5) In the measuring cup you used for the flour and sugar, put the buttermilk or yogurt and quickly stir in the baking soda. It will foam up. It's fun.

6) Add the buttermilk/yogurt mixture to the batter in the bowl and mix it all together quickly. Pour into prepared pan.

7) Bake at 350 degrees for about twenty minutes, until a toothpick stuck in the middle comes out clean.

8) Let cool completely before upending the pan to take the cake out. Frost as you like. Or, if you're like me and aren't so into frosting, just dust the top with some powdered sugar.


Thanks, Grandma Bishop.
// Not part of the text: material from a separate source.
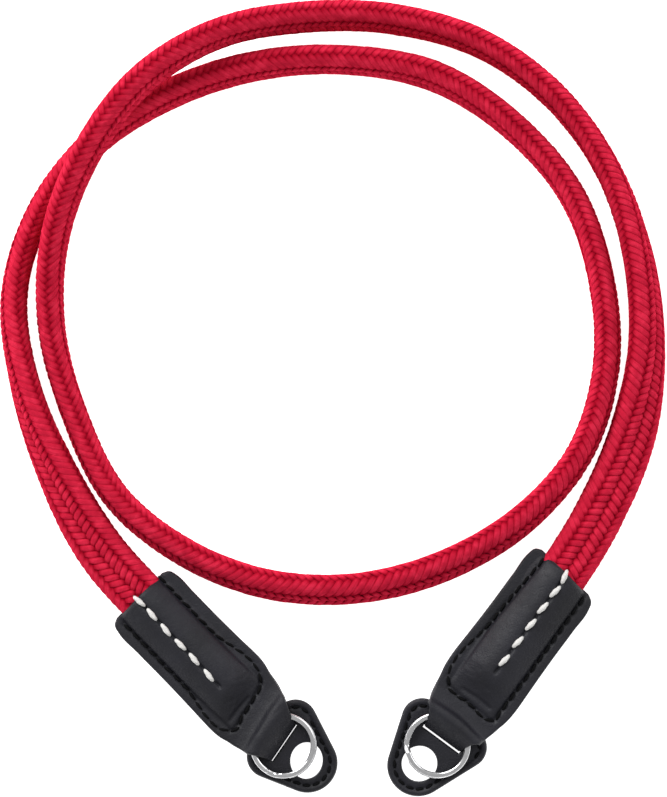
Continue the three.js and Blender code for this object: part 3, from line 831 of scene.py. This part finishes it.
def hole_outline(hole, grow=0.0):
    long_way, short_way = hole["length"] / 2 + grow, hole["width"] / 2 + grow
    angle = np.linspace(0, 2 * math.pi, round(2 * math.pi * long_way / OUTLINE_SPACING), endpoint=False)
    turn = math.radians(hole["angle"])
    x, y = long_way * np.cos(angle), short_way * np.sin(angle)
    return np.stack([hole["x"] + x * math.cos(turn) - y * math.sin(turn),
                     hole["y"] + x * math.sin(turn) + y * math.cos(turn)], axis=1)


def slit_outline(end, grow=0.0):
    slit = end["slit"]
    half = slit["half_width"] + grow
    y = np.linspace(-half, half, round(2 * half / OUTLINE_SPACING))
    x = np.repeat([slit["far"] + grow, slit["near"] - grow], len(y))
    loop = np.stack([x, np.concatenate([y, y[::-1]])], axis=1)
    loop[:, 0] += loop[:, 1] * end["skew"][2]
    return loop


def inside(points, loop):
    """Whether each point is inside a closed outline."""
    x, y = points[:, 0][:, None], points[:, 1][:, None]
    x0, y0 = loop[:, 0], loop[:, 1]
    x1, y1 = np.roll(x0, -1), np.roll(y0, -1)
    crosses = (y0 > y) != (y1 > y)
    with np.errstate(divide="ignore", invalid="ignore"):
        at = x0 + (y - y0) * (x1 - x0) / (y1 - y0)
    return np.sum(crosses & (x < at), axis=1) % 2 == 1


def tilted(points, end):
    """From the ring cover's own plane, which leans on the cover's tip, to the end's frame."""
    tip = max(x + radius for x, y, radius in end["corners"])
    angle = math.radians(COVER_TILT)
    out = np.array(points, float)
    x, z = out[..., 0] - tip, out[..., 2].copy()
    out[..., 0] = x * math.cos(angle) + z * math.sin(angle) + tip
    out[..., 2] = z * math.cos(angle) - x * math.sin(angle)
    return out


def rounded_off(far, reach, drop):
    """How far a surface drops towards an edge that is so far away, as a quarter of an ellipse."""
    inset = 1 - np.clip(far / reach, 0, 1)
    return drop * (1 - np.sqrt(1 - inset**2))


def beside_edge(from_edge, depth, far, reach):
    return depth * np.exp(-((from_edge - far) / reach) ** 2)


def ring_cover(end, leather):
    """A leather plate with a rolled edge, a round hole and a slit for the strip."""
    edge = outline_round(end["corners"])
    hole = hole_outline(end["hole"])
    slit = slit_outline(end)
    loops = [edge, hole, slit]
    rings = [outline_round(end["corners"], inset) for inset in EDGE_LINES]
    rings += [hole_outline(end["hole"], grow) for grow in HOLE_LINES]
    rings += [slit_outline(end, grow) for grow in SLIT_LINES]
    low, high = edge.min(axis=0), edge.max(axis=0)
    columns = np.arange(low[0], high[0], COVER_SPACING)
    lines = np.arange(low[1], high[1], COVER_SPACING * ROW_SPACING)
    x, y = np.meshgrid(columns, lines)
    x = x + (np.arange(len(lines)) % 2)[:, None] * COVER_SPACING / 2
    grid = np.stack([x.ravel(), y.ravel()], axis=1)
    deep = inside(grid, outline_round(end["corners"], GRID_IN))
    extra = np.vstack([*rings, grid[deep]])
    keep = inside(extra, edge) & ~inside(extra, hole) & ~inside(extra, slit)
    for loop in loops[1:]:
        keep &= distance_to(extra, [*loop, loop[0]]) > LEAST_GAP
    points = np.vstack([*loops, extra[keep]])
    edges, first = [], 0
    for loop in loops:
        number = np.arange(len(loop))
        edges += [(int(first + i), int(first + (i + 1) % len(loop))) for i in number]
        first += len(loop)
    placed, _, triangles, *_ = delaunay_2d_cdt([Vector(point) for point in points], edges, [], 0, 1e-6)
    placed = np.array(placed)
    triangles = np.array(triangles)
    centres = placed[triangles].mean(axis=1)
    real = inside(centres, edge) & ~inside(centres, hole) & ~inside(centres, slit)
    triangles = triangles[real]
    from_edge = distance_to(placed, [*edge, edge[0]])
    from_hole = np.minimum(distance_to(placed, [*hole, hole[0]]), distance_to(placed, [*slit, slit[0]]))
    drop = rounded_off(from_edge, **COVER_ROUNDING["edge"]) + rounded_off(from_hole, **COVER_ROUNDING["hole"])
    groove = beside_edge(from_edge, **COVER_GROOVE)
    swell = beside_edge(from_edge, **COVER_SWELL)
    flat = COVER_MIDDLE["depth"] / (1 + np.exp(-(from_edge - COVER_MIDDLE["far"]) * COVER_MIDDLE["steepness"]))
    top = np.column_stack([placed, COVER_THICKNESS - COVER_THINNER - drop - groove + swell - flat])
    bottom = np.column_stack([placed, drop + groove * GROOVE_BELOW])
    count = len(placed)
    walls = []
    sides = np.vstack([triangles[:, [0, 1]], triangles[:, [1, 2]], triangles[:, [2, 0]]])
    _, place, uses = np.unique(np.sort(sides, axis=1), axis=0, return_index=True, return_counts=True)
    for a, b in sides[place[uses == 1]]:
        walls += [(b, a, a + count), (b, a + count, b + count)]
    faces = np.vstack([triangles, triangles[:, ::-1] + count, np.array(walls)])
    solid = tilted(np.vstack([top, bottom]), end)
    piece = new_piece(f"cover_{end['name']}", to_world(solid, end), faces, leather)
    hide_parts(f"ring_cover_{end['name']}")


def cover_stitches(end, dark):
    line = outline_round(end["corners"], COVER_SEAM_IN)
    line = np.vstack([line, line[:2]])

    def over(x, y):
        return COVER_THICKNESS - COVER_SINK

    points, faces = joined(seam_stitches(line[::2], over, COVER_SEAM))
    piece = new_piece(f"cover_seam_{end['name']}", to_world(tilted(points, end), end), faces, dark)


def split_ring(end, steel):
    """Two turns of flat wire with rounded edges, stepping from the lower turn to the upper one."""
    share = np.linspace(0, 1, RING_STEPS)
    start = math.radians(end["gap_angle"]) + (2 - RING_TURNS) * math.pi
    angle = start + share * RING_TURNS * 2 * math.pi
    step = np.clip(((share - 0.5) * RING_TURNS + STEP_ARC / 2) / STEP_ARC, 0, 1)
    lift = TURN_PITCH * (3 * step**2 - 2 * step**3)
    round_wire = np.linspace(0, 2 * math.pi, WIRE_SIDES, endpoint=False)
    across, upward = (half * np.sign(turn) * np.abs(turn) ** WIRE_ROUNDNESS for half, turn in (
        (WIRE_WIDTH / 2, np.cos(round_wire)), (WIRE_HEIGHT / 2, np.sin(round_wire))))
    row = np.arange(RING_STEPS)
    taper = np.clip(np.minimum(row, row[::-1]) / END_ROWS, END_SHARE, 1)[:, None]
    radius = RING_RADIUS - WIRE_WIDTH / 2 + across * taper
    slide = TURN_SLIDE * (1 - lift[:, None] / TURN_PITCH)
    x, y = end["ring"]
    points = np.stack([
        x + slide + radius * np.cos(angle)[:, None],
        y + radius * np.sin(angle)[:, None],
        COVER_THICKNESS + RING_GAP + WIRE_HEIGHT / 2 + lift[:, None] + upward * taper,
    ], axis=2)
    faces = tube_faces(RING_STEPS, WIRE_SIDES)
    piece = new_piece(f"ring_{end['name']}", to_world(tilted(points.reshape(-1, 3), end), end), faces, steel)
    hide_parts(f"split_ring_{end['name']}")


class Shader:
    """A material's node tree, with short calls to add nodes and link them."""

    def __init__(self, name):
        self.material = bpy.data.materials.new(name)
        self.material.use_nodes = True
        self.tree = self.material.node_tree
        self.surface = self.tree.nodes["Principled BSDF"]

    def node(self, kind, **settings):
        node = self.tree.nodes.new(kind)
        for key, value in settings.items():
            if hasattr(node, key):
                setattr(node, key, value)
            else:
                node.inputs[key.replace("_", " ")].default_value = value
        return node

    def link(self, source, target):
        self.tree.links.new(source, target)

    def set(self, **values):
        for key, value in values.items():
            self.surface.inputs[key.replace("_", " ")].default_value = value

    def noise(self, vector, scale, detail=3.0, roughness=0.5):
        """A noise texture's value at a vector."""
        node = self.node("ShaderNodeTexNoise", Scale=scale, Detail=detail, Roughness=roughness)
        self.link(vector, node.inputs["Vector"])
        return node.outputs["Fac"]

    def ramp(self, factor, stops):
        """A colour ramp of (place, colour) stops."""
        node = self.node("ShaderNodeValToRGB")
        node.color_ramp.elements.remove(node.color_ramp.elements[1])
        for i, (place, colour) in enumerate(stops):
            element = node.color_ramp.elements[0] if i == 0 else node.color_ramp.elements.new(place)
            element.position = place
            element.color = (*colour, 1)
        self.link(factor, node.inputs["Fac"])
        return node.outputs["Color"]

    def mapped(self, vector, scale):
        node = self.node("ShaderNodeMapping")
        node.inputs["Scale"].default_value = scale
        self.link(vector, node.inputs["Vector"])
        return node.outputs["Vector"]

    def place(self):
        return self.node("ShaderNodeTexCoord").outputs["Object"]

    def uv(self):
        return self.node("ShaderNodeUVMap", uv_map="UVMap").outputs["UV"]

    def bump(self, height, distance, strength=1.0, normal=None):
        node = self.node("ShaderNodeBump", Distance=distance, Strength=strength)
        self.link(height, node.inputs["Height"])
        if normal is not None:
            self.link(normal, node.inputs["Normal"])
        return node.outputs["Normal"]


def silk_material():
    shader = Shader("crimson_silk")
    fibres = shader.noise(shader.mapped(shader.uv(), scale=(1.0, 26.0, 1.0)), scale=1.6, roughness=0.6)
    patches = shader.noise(shader.place(), scale=420.0, detail=2.0)
    fibre_share = 0.7
    mix = shader.node("ShaderNodeMath", operation="MULTIPLY_ADD")
    shader.link(fibres, mix.inputs[0])
    mix.inputs[1].default_value = fibre_share
    shader.link(patches, mix.inputs[2])
    colour = shader.ramp(mix.outputs[0], SILK_TONES)
    # Painted shade: the depth attribute darkens the silk's colour between yarns and where they pass under
    depth = shader.node("ShaderNodeAttribute", attribute_name="depth")
    shade = shader.ramp(depth.outputs["Fac"], SILK_SHADE)
    dim = shader.node("ShaderNodeMix", data_type="RGBA", blend_type="MULTIPLY")
    dim.inputs["Factor"].default_value = 1.0
    shader.link(colour, dim.inputs["A"])
    shader.link(shade, dim.inputs["B"])
    shader.link(dim.outputs["Result"], shader.surface.inputs["Base Color"])
    shader.set(Roughness=0.6, Sheen_Weight=0.02, Sheen_Roughness=0.4, Sheen_Tint=SILK_SHEEN,
               Specular_IOR_Level=0.0)
    shader.link(shader.bump(fibres, distance=0.00012, strength=0.7), shader.surface.inputs["Normal"])
    return shader.material


def core_material():
    shader = Shader("painted_shade_core")
    # Painted shade: near-black red, for the shadow inside the braid
    colour = shader.ramp(shader.noise(shader.place(), scale=900.0), CORE_SHADE_TONES)
    shader.link(colour, shader.surface.inputs["Base Color"])
    shader.set(Roughness=0.8)
    return shader.material


def leather_material(name, base, fineness):
    shader = Shader(name)
    place = shader.place()
    grain = shader.noise(place, scale=fineness, detail=4.0, roughness=0.6)
    creases = shader.noise(place, scale=420.0, roughness=0.55)
    patches = shader.noise(place, scale=90.0, detail=2.0)
    dark, pale = (tuple(share * part for part in base) for share in (LEATHER_DARK, LEATHER_PALE))
    shader.link(shader.ramp(patches, [(0.3, dark), (0.7, pale)]), shader.surface.inputs["Base Color"])
    rough = shader.node("ShaderNodeMapRange", From_Min=0.3, From_Max=0.7, To_Min=0.46, To_Max=0.62)
    shader.link(creases, rough.inputs["Value"])
    shader.link(rough.outputs["Result"], shader.surface.inputs["Roughness"])
    soft = shader.bump(creases, distance=0.00025, strength=0.5)
    shader.link(shader.bump(grain, distance=0.00015, strength=0.8, normal=soft), shader.surface.inputs["Normal"])
    shader.set(Specular_IOR_Level=0.36)
    return shader.material


def thread_material(name, dark, pale, gloss):
    shader = Shader(name)
    fibres = shader.noise(shader.place(), scale=5200.0, detail=2.0)
    shader.link(shader.ramp(fibres, [(0.3, dark), (0.7, pale)]), shader.surface.inputs["Base Color"])
    shader.link(shader.bump(fibres, distance=0.0001, strength=0.6), shader.surface.inputs["Normal"])
    shader.set(Roughness=0.8, Specular_IOR_Level=gloss)
    return shader.material


def steel_material():
    shader = Shader("bright_steel")
    scratches = shader.noise(shader.place(), scale=900.0)
    rough = shader.node("ShaderNodeMapRange", From_Min=0.3, From_Max=0.7, To_Min=0.16, To_Max=0.24)
    shader.link(scratches, rough.inputs["Value"])
    shader.link(rough.outputs["Result"], shader.surface.inputs["Roughness"])
    shader.link(shader.ramp(scratches, STEEL_TONES), shader.surface.inputs["Base Color"])
    shader.set(Metallic=1.0)
    return shader.material


def floor_and_light():
    shader = Shader("pale_floor")
    tone = shader.ramp(shader.noise(shader.place(), scale=3.0), FLOOR_TONES)
    shader.link(tone, shader.surface.inputs["Base Color"])
    shader.set(Roughness=0.9, Specular_IOR_Level=0.1, Emission_Color=WHITE, Emission_Strength=FLOOR_GLOW)
    bpy.ops.mesh.primitive_plane_add(size=FLOOR_SIZE, location=(0, 0, FLOOR_HEIGHT * MM))
    floor = bpy.context.object
    floor.name = "floor"
    floor.data.materials.append(shader.material)
    world = bpy.data.worlds.new("studio")
    bpy.context.scene.world = world
    world.use_nodes = True
    sky = world.node_tree.nodes["Background"]
    sky.inputs["Color"].default_value = WHITE
    sky.inputs["Strength"].default_value = SKY_STRENGTH
    for row in LAMPS:
        soft_light(**row)
    bpy.context.scene.view_settings.view_transform = "Standard"


def soft_light(name, place, size, power):
    data = bpy.data.lights.new(name, "AREA")
    data.shape = "DISK"
    data.size = size
    data.energy = power
    lamp = bpy.data.objects.new(name, data)
    lamp.location = place
    aim = Vector(LAMP_AIM) - Vector(place)
    lamp.rotation_euler = aim.to_track_quat("-Z", "Y").to_euler()
    bpy.context.scene.collection.objects.link(lamp)


camera()
line = route()
silk_cord(line, silk_material(), core_material())
end_leather = leather_material(**END_LEATHER)
cover_leather = leather_material(**COVER_LEATHER)
dark_thread = thread_material(**BLACK_THREAD)
white_thread = thread_material(**WHITE_THREAD)
bright_steel = steel_material()
for end in ENDS:
    leather_end(end, end_leather)
    end_stitches(end, dark_thread, white_thread)
    ring_cover(end, cover_leather)
    cover_stitches(end, dark_thread)
    split_ring(end, bright_steel)
floor_and_light()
Your memory (and your cake) lives on.

Monday, December 27, 2021

Boxing Day

Americans don't really celebrate Boxing Day as a general rule, but we did this year. And it was funny.
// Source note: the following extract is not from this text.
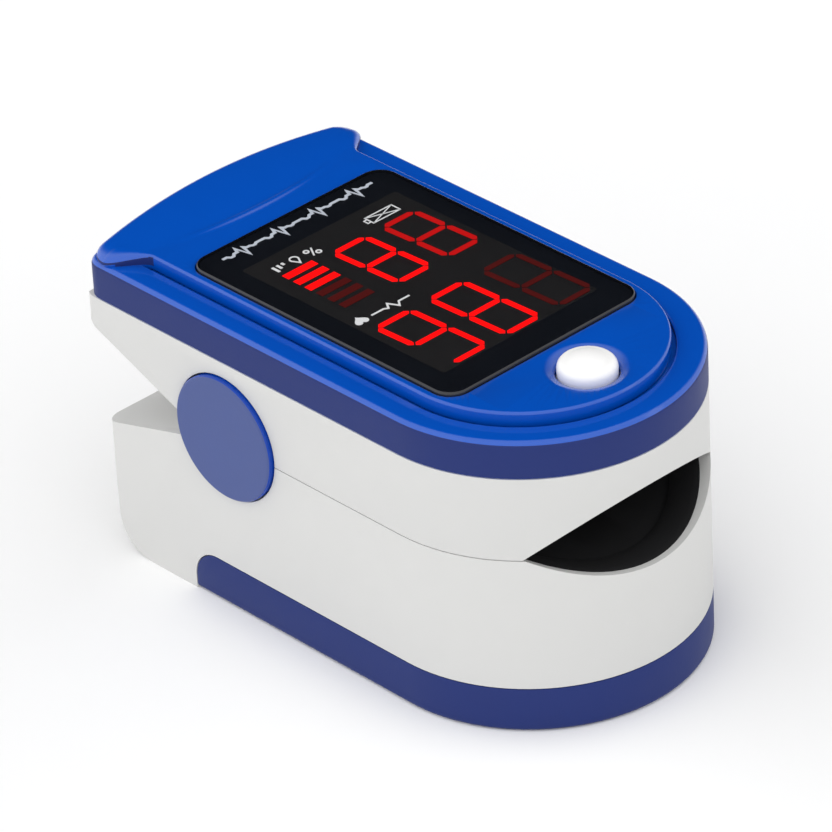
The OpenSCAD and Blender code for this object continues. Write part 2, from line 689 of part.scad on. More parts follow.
module positive_contact() {
    color([0.8, 0.8, 0.78]) {
        block([rear_plate_x - plate_thick + 0.01, -battery_y - 3.3, battery_z - 3.3], [rear_plate_x - 0.01, -0.7, battery_z + 3.3]);
        bar_x(rear_plate_x - 0.05, body_rear_x - stud_length - 0.02, -battery_y, battery_z, 1.8);
    }
}

module negative_contact() {
    color([0.8, 0.8, 0.78]) block([rear_plate_x - plate_thick + 0.01, 0.7, battery_z - 3.3], [rear_plate_x - 0.01, battery_y + 3.3, battery_z + 3.3]);
}

// tapered coil between a contact plate and a battery's flat end
module contact_coil(low_x, high_x, y, wide_low) {
    turns = 2;
    r = 0.25;
    steps = 22 * turns;
    path = [for (i = [0:steps]) let (a = 360 * turns * i / steps, f = i / steps, m = wide_low ? 3.2 - 1.2 * f : 2 + 1.2 * f)
        [low_x + r + 0.02 + (high_x - low_x - 2 * r - 0.04) * f, y + m * cos(a), battery_z + m * sin(a)]];
    wire(path, r, [1, 0, 0]);
}

module bridge_spring() {
    color([0.8, 0.8, 0.78]) contact_coil(body_front_x, front_plate_x, -battery_y, false);
}

module negative_spring() {
    color([0.8, 0.8, 0.78]) contact_coil(rear_plate_x, body_rear_x, battery_y, true);
}

// insulated wires from the rear contacts, past the hinge, to the main board
module battery_leads() {
    bend = 1;
    x = hinge_x - coil_radius;
    z = lead_z - 0.7;
    low_x = rear_plate_x + 0.35;
    color([0.1, 0.1, 0.6]) for (y = [-1.2, 1.2]) {
        translate([low_x, y, battery_z + 2.2]) cylinder(r = lead_radius, h = z - battery_z - 2.2 - 0.5);
        translate([low_x + 0.5, y, z - 0.5]) rotate([90, 0, 0]) rotate_extrude(angle = 90, start = 90) translate([0.5, 0]) circle(r = lead_radius);
        bar_x(low_x + 0.5, x - bend, y, z, lead_radius);
        translate([x - bend, y, z + bend]) rotate([90, 0, 0]) rotate_extrude(angle = 90, start = 270) translate([bend, 0]) circle(r = lead_radius);
        translate([x, y, z + bend]) cylinder(r = lead_radius, h = board_z - z - bend);
    }
}

module hinge_pin() {
    color([0.75, 0.76, 0.78]) bar_y(hinge_x, -half_width + 0.6, half_width - 0.6, hinge_z, pin_radius);
}

// round blue cap pressed into the lower ear over the end of the pin
module hinge_cap() {
    edge = 0.4;
    top = half_width + cap_proud;
    difference() {
        union() {
            bar_y(hinge_x, ear_outer + 0.05, top - edge, hinge_z, cap_radius);
            bar_y(hinge_x, ear_outer, top, hinge_z, cap_radius - edge);
            translate([hinge_x, top - edge, hinge_z]) rotate([-90, 0, 0]) rotate_extrude() translate([cap_radius - edge, 0]) circle(r = edge);
            bar_y(hinge_x, ear_inner + 0.05, top - 1, hinge_z, 2.4);
        }
        bar_y(hinge_x, 0, half_width - 0.5, hinge_z, pin_radius + seat_fit);
    }
}

module hinge_cap_left() {
    color([0.2, 0.26, 0.5]) hinge_cap();
}

module hinge_cap_right() {
    color([0.2, 0.26, 0.5]) mirror([0, 1, 0]) hinge_cap();
}

// torsion spring: one leg presses the upper shell's rib, the other the lower shell's
module hinge_spring() {
    turns = 4;
    pitch = 2 * wire_radius + 0.05;
    steps = 22 * turns;
    start_y = 8.6;
    coil = [for (i = [0:steps + 0]) let (a = 360 * turns * i / steps)
        [hinge_x + coil_radius * cos(a), start_y - pitch * turns * i / steps, hinge_z - coil_radius * sin(a)]];
    legs_up = [[hinge_x + coil_radius, start_y, hinge_z + 4.4], [hinge_x + coil_radius, start_y, hinge_z + 1]];
    end_y = start_y - pitch * turns;
    legs_down = [[hinge_x + coil_radius, end_y, hinge_z - 1], [hinge_x + coil_radius, end_y, scoop_low - pad_thick + 0.5]];
    wire(concat(legs_up, coil, legs_down), wire_radius, [0, 1, 0]);
}

module hinge_spring_left() {
    color([0.75, 0.76, 0.78]) hinge_spring();
}

module hinge_spring_right() {
    color([0.75, 0.76, 0.78]) mirror([0, 1, 0]) hinge_spring();
}

// blue tray that closes the battery bay and slides off forwards
module battery_cover() {
    color([0.16, 0.22, 0.5]) {
        difference() {
            intersection() {
                swept_edge(cover_rear_x) {
                    translate([0, cover_fillet]) square([half_width, cover_height - cover_fillet]);
                    square([half_width - cover_fillet, cover_height]);
                    translate([half_width - cover_fillet, cover_fillet]) circle(r = cover_fillet);
                }
                side_slab(body_width + 2) cover_side(0);
            }
            slab(cover_wall, cover_rear_x - 3, 0.5, cover_floor, 20);
            for (i = [-3:3]) bar_y(nose_x - 4 + 1.6 * i, -5, 5, -0.3, 0.55);
        }
        for (s = [-1, 1]) block([cover_rear_x + 3.4, s > 0 ? half_width - cover_wall - 0.6 : -half_width + 0.7, rail_z],
            [nose_x - 4, s > 0 ? half_width - 0.7 : -half_width + cover_wall + 0.6, rail_z + 0.6]);
    }
}

top_cover();
display_lens();
display_block();
digit_segments();
main_board();
processor_chip();
amplifier_chip();
clock_crystal();
key_switch();
upper_shell();
upper_finger_pad();
emitter_window();
emitter_led();
emitter_board();
emitter_pins();
upper_screws();
power_button();
lower_shell();
lower_finger_pad();
sensor_window();
photodiode();
sensor_board();
sensor_leads();
battery_left();
battery_right();
bridge_contact();
bridge_spring();
positive_contact();
negative_contact();
negative_spring();
battery_leads();
hinge_pin();
hinge_cap_left();
hinge_cap_right();
hinge_spring_left();
hinge_spring_right();
battery_cover();
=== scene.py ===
import math

import bmesh
import bpy
from mathutils import Matrix, Vector
from mathutils.geometry import delaunay_2d_cdt


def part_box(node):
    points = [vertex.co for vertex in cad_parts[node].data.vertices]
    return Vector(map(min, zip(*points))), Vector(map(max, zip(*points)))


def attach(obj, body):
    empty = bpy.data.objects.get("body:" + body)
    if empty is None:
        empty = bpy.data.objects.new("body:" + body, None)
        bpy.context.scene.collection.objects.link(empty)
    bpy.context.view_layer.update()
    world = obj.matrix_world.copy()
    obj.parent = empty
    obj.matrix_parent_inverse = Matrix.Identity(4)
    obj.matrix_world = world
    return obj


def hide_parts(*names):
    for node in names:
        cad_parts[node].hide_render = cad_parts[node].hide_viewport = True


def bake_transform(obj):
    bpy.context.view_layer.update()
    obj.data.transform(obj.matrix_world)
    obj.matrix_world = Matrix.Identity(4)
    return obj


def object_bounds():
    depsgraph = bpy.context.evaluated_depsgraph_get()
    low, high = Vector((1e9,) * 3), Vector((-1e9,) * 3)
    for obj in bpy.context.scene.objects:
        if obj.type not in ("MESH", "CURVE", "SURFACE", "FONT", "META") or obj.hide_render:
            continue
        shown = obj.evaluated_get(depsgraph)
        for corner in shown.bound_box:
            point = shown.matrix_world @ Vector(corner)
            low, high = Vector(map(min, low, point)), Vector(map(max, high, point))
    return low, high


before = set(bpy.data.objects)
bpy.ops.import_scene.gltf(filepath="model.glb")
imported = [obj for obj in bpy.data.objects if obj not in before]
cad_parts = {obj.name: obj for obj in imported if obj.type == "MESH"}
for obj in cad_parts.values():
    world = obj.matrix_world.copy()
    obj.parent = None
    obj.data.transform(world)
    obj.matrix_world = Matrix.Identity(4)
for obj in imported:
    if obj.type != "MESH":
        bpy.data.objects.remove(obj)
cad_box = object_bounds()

mm = 0.001

# Camera: a long lens that looks down on the nose and the near side from about 32 degrees.
# It is rolled by under three degrees.
azimuth = math.radians(47.46)
elevation = math.radians(32.2)
tilt = math.radians(-2.88)
distance = 0.5634
focal_length = 272.0
low, high = (Vector(corner) for corner in cad_box)
middle = (low + high) / 2
back = Vector((math.sin(azimuth) * math.cos(elevation), -math.cos(azimuth) * math.cos(elevation),
               math.sin(elevation)))
level = Vector((math.cos(azimuth), math.sin(azimuth), 0))
upright = back.cross(level)
right = level * math.cos(tilt) + upright * math.sin(tilt)
top = upright * math.cos(tilt) - level * math.sin(tilt)
lens = bpy.data.cameras.new("camera")
lens.lens = focal_length
lens.sensor_width = 36
lens.shift_x = -0.0185
lens.shift_y = 0.0172
lens.clip_start = 0.01
camera = bpy.data.objects.new("camera", lens)
bpy.context.collection.objects.link(camera)
place = middle + back * distance
camera.matrix_world = Matrix(((right.x, top.x, back.x, place.x), (right.y, top.y, back.y, place.y),
                              (right.z, top.z, back.z, place.z), (0, 0, 0, 1)))
bpy.context.scene.camera = camera
bpy.context.scene.view_settings.view_transform = "Standard"

# Studio light: a white tent all round, a little brighter on the long near side. A dark card
# stands behind the object, where the flat deck and the lens would mirror the tent.
def set_inputs(node, values):
    """Sets the named inputs of a shader node."""
    for name, value in values.items():
        node.inputs[name].default_value = value


def wire(links, *joints):
    """Links nodes, each time from one node's output to another node's input."""
    for source, output, target, socket in joints:
        links.new(source.outputs[output], target.inputs[socket])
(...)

See, one of the gifts my parents sent for the kids this year was a boxing bag and a pair of gloves each. A. used to take boxing lessons and had been meaning to get a bag for a couple of years now. Our covered porch, built by one of the previous owners, has a frame of welded steel pipe that is perfect for hanging a 100-pound boxing bag. 

A. was sick on Christmas Day, so he didn't hang it right away. But yesterday he was feeling well enough to hang it up. On Boxing Day. Ha.

A. gave a quick boxing lesson first.

Demonstrating a basic combo.

I don't think cowboy boots are generally recommended for boxing.

You think this little lady with the unicorn hairbows is going to be left out?

Think again.

I don't know how Boxing Day is typically celebrated in Britain, but here in the Wild Wild West, whacking a giant sandfilled bag seemed appropriate. And fun.

Sunday, December 26, 2021

Snapshots: Christmas, Of Course

Delivering bread to the neighbors on Christmas Eve, western-style.

Making tamales . . .

A lot of tamales.

Stocking exploration.

I don't know what I was actually taking a picture of here, but the end result is pretty trippy. And also quite representative of Christmas morning with four young children.

Favorite gifts included a remote-control tarantula for Calvin and a remote-control rat for Jack. Gross.

Poppy's favorite toy, a unicorn she named Pretty Sparkles, inevitably ended up as prey in this game of disgusting battery-controlled creatures.

Poppy also received nail polish from my sister, which of course must go on right away. (Lookit those pudgy hands!)

Cubby received an army set with something like 750 pieces.

As well as 120 earplugs (still a favorite toy, all these years later), seen here in formation at an elevated battle position.

There you have it! Our Christmas, snapshotted.